Years ago, I worked on a biography of Jean Shepherd, performing research and doing interviews with people who worked with him. As I’ve written on this site many times, Shepherd is one of my artistic heroes, someone whose craft I admire as something uniquely his own which has no real parallel before or since. But the more I delved into his life, the more it seemed he was a damaged, strange man.

It was difficult to find people who knew Shepherd in his heyday and were also willing and able to talk. Many of his contemporaries and friends had died; others, like Jules Feiffer and Paul Krassner, proved difficult to contact. The same went for people I knew or suspected were influenced by him. I was aware Terry Gilliam had been a Shep fan in his youth, and I even had some contact info for the man, since the company I worked for had done a few books about his films. Alas, he did not return my faxes. (Yes, this was a long time ago.) Garrison Keillor wrote me a brief but polite letter in which he stated he grew up in Minnesota and therefore Shepherd–whose primary radio work was done in New York–didn’t really have any influence on him.

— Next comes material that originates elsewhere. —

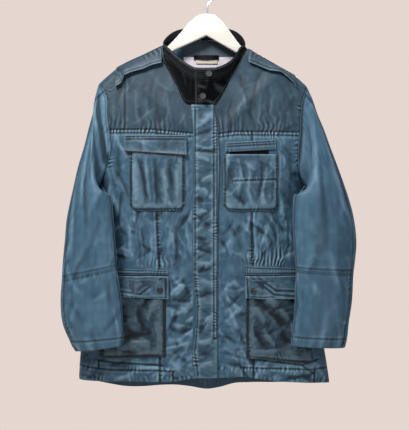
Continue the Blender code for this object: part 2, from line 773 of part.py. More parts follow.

One of the few people who’d worked with him whom I was both able to get in touch with and wanted to talk to me was Fred Barzyk, who had produced most of Shepherd’s television work for PBS. At Barzyk’s invite, I was able to go to the WGBH archives in Boston and view some of these shows, most of which have not been seen on TV in decades. This included an odd show where Shep stood on a dock in Boston Harbor and delivered a version of his radio show there directly to the camera, monologuing for half an hour and then abruptly stopping.